Backstretch workers looking to get licensed in California, for example, are fingerprinted and asked for photo identification, typically a driver's license or a state-issued form of ID, or else a license from another racing jurisdiction that also requires fingerprinting. The California Horse Racing Board can also request additional immigration-related documentation, such as work visas and attorneys' letters.
When asked which jurisdictions are the strictest, Velie singled out Indiana, Minnesota, New York, Pennsylvania and Iowa. He explained that Indiana and Minnesota both in recent years considered using E-Verify as a licensing requirement. E-Verify is an online employment verification database much stricter than the I-9 program. It's also notorious for a high error rate.
“That would have emptied out the backside of the track,” Velie said, about the E-Verify proposal. Instead, when backstretch workers are now licensed in Indiana and Minnesota, the trainer employing them must sign a document acknowledging their responsibility for maintaining I-9s, said Velie. This doesn't, however, preclude trainers from using E-Verify themselves.
Which brings us back to the returning worker exemption. Competition for the 33,000 H-2B visas available in the fall is less intense than for the spring, and trainers should use that to their advantage, Velie said.
“If you get your guys in on the winter visas, there's never any quota pressure,” he said. What's more, he said, “when I file for my spring visas, instead of filing for workers out of country, I do in-country extensions for the guys with winter H-2Bs, and they're not subject to the cap. A worker can be on an H-2B for up to three years,” Velie added.
There are still some important guidelines employers must comply with in that particular program, Velie said, and he recommends trainers speak with their immigration attorneys before going down that route.

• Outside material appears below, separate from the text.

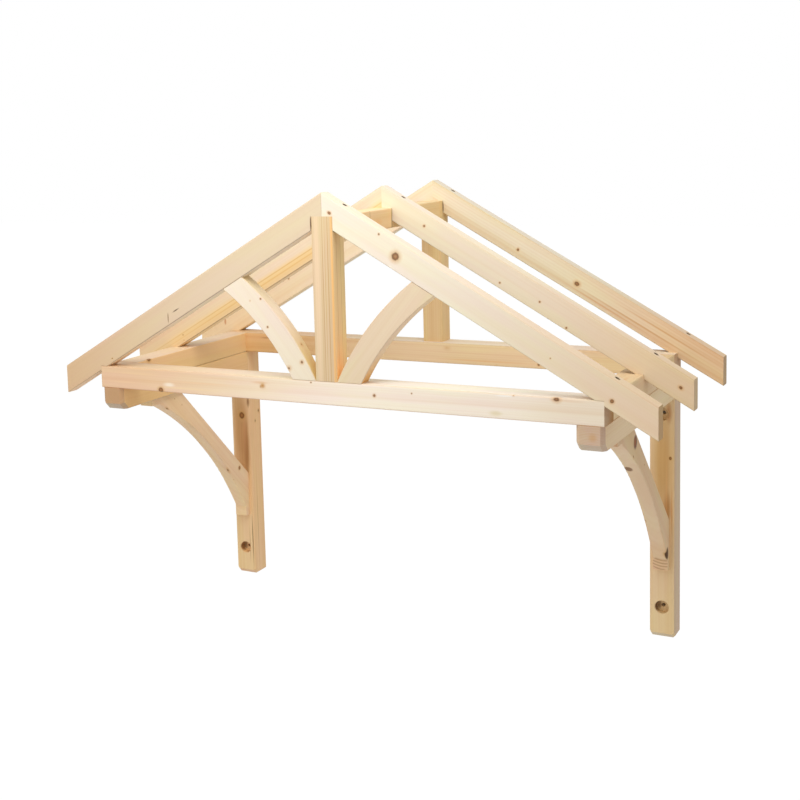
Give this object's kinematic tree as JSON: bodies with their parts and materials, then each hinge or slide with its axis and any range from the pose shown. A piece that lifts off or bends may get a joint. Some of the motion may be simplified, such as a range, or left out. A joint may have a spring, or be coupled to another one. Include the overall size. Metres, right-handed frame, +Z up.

As for the uptick in workplace inspections, D'Arrigo recommends that trainers conduct self-audits, especially when it comes to wage and hour, and I-9 documentation. “Those are the two things that result in costing you the most,” he said.
“Have someone come in and audit your current practices, look at what you're doing, point out the things you're violating and come up with systems to be in compliance,” he said, adding that “we always recommend that clients regularly review all their 1-9 paperwork to identify errors before an actual audit.”
Given the bureaucratic red-tape that employers face, along with the daily struggles of running a barn, D'Arrigo said he sympathizes with trainers. “They're operating out of a horse stable,” he said. “They don't have an office. They don't have a sophisticated time-clock system.”
Back at Delaware, Bessie Gruwell, executive director of the Delaware Thoroughbred Horseman's Association, confirmed the dire staffing situation facing trainers in the state. “We are seriously, seriously in need of much more help, and I don't think that's just us. That's everywhere across the country,” she said.
As such, the industry must do better at attracting American workers, Gruwell, said. She pointed to Pennsylvania's A Leg Up program–a mentorship designed to bring racing neophytes to the backstretch–as just such an example.